[WORK TO BE COMPLETED] Which lines of the records contain "origin"? Collect every one of them.

--- BEGIN ---

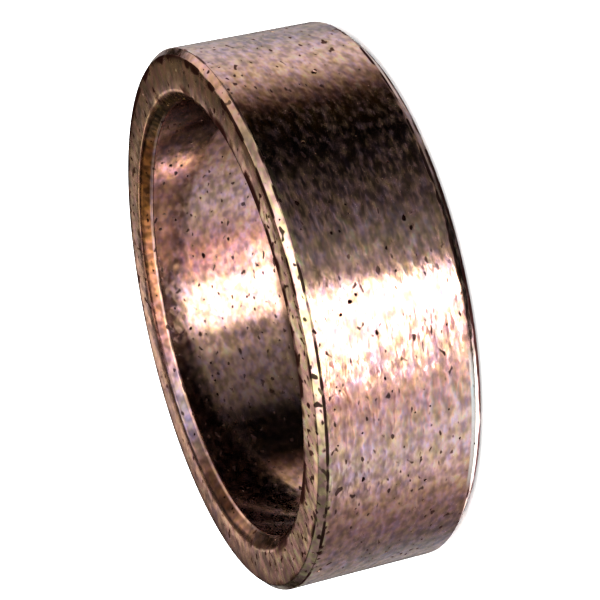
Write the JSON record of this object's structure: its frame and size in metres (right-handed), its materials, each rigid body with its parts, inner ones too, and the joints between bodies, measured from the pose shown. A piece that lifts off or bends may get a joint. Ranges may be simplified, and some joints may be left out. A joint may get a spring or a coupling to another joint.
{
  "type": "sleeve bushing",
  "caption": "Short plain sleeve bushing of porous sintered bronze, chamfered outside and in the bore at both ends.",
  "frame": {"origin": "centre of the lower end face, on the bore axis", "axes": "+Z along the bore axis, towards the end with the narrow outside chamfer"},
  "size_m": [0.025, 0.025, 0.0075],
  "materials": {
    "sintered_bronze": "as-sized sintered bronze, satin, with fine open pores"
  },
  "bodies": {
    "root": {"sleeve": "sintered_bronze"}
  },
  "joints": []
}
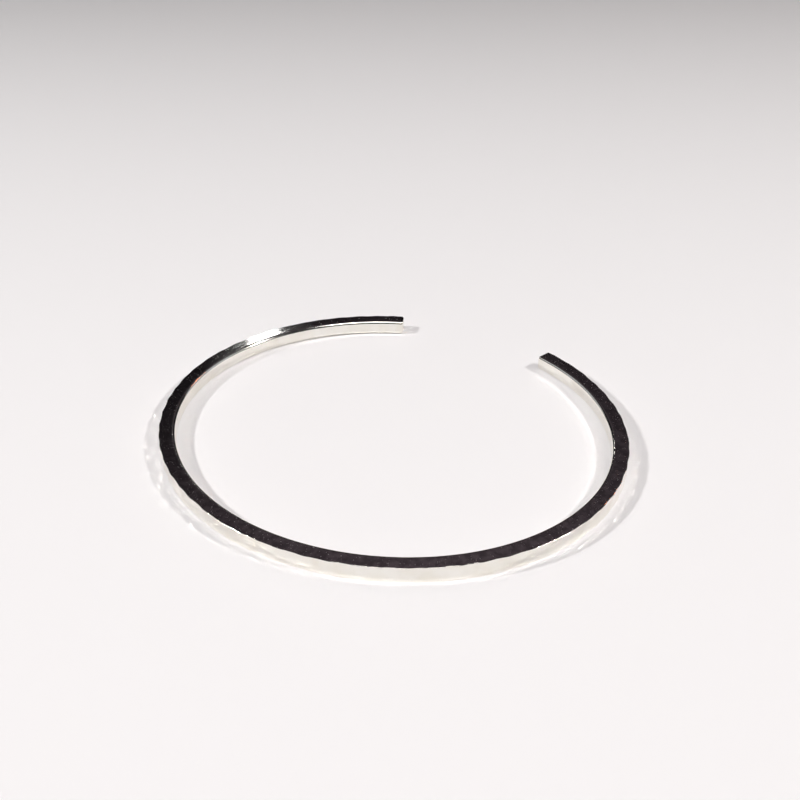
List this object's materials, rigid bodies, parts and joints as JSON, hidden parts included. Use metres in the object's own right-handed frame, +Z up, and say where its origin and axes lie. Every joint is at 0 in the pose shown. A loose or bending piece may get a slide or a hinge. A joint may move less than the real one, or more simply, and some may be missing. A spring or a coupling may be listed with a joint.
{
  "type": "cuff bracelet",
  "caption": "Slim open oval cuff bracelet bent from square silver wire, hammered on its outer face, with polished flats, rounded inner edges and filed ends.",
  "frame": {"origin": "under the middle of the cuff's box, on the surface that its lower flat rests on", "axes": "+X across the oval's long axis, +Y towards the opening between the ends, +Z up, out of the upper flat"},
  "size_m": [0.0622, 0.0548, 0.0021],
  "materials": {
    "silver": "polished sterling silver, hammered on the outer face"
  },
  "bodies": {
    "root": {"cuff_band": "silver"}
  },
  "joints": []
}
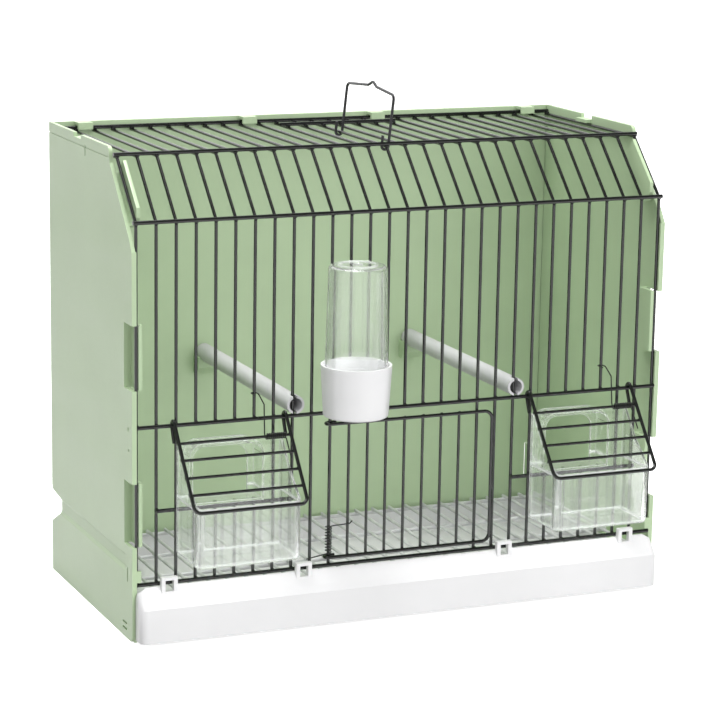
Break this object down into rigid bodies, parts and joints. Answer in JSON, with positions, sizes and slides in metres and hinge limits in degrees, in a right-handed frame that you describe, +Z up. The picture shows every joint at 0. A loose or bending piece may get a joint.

--- END ---

[RESPONSE]
  "frame": {"origin": "centre of the lower end face, on the bore axis", "axes": "+Z along the bore axis, towards the end with the narrow outside chamfer"},
List this object's materials, rigid bodies, parts and joints as JSON, hidden parts included. Use metres in the object's own right-handed frame, +Z up, and say where its origin and axes lie. Every joint is at 0 in the pose shown. A loose or bending piece may get a slide or a hinge. A joint may move less than the real one, or more simply, and some may be missing. A spring or a coupling may be listed with a joint.
  "frame": {"origin": "under the middle of the cuff's box, on the surface that its lower flat rests on", "axes": "+X across the oval's long axis, +Y towards the opening between the ends, +Z up, out of the upper flat"},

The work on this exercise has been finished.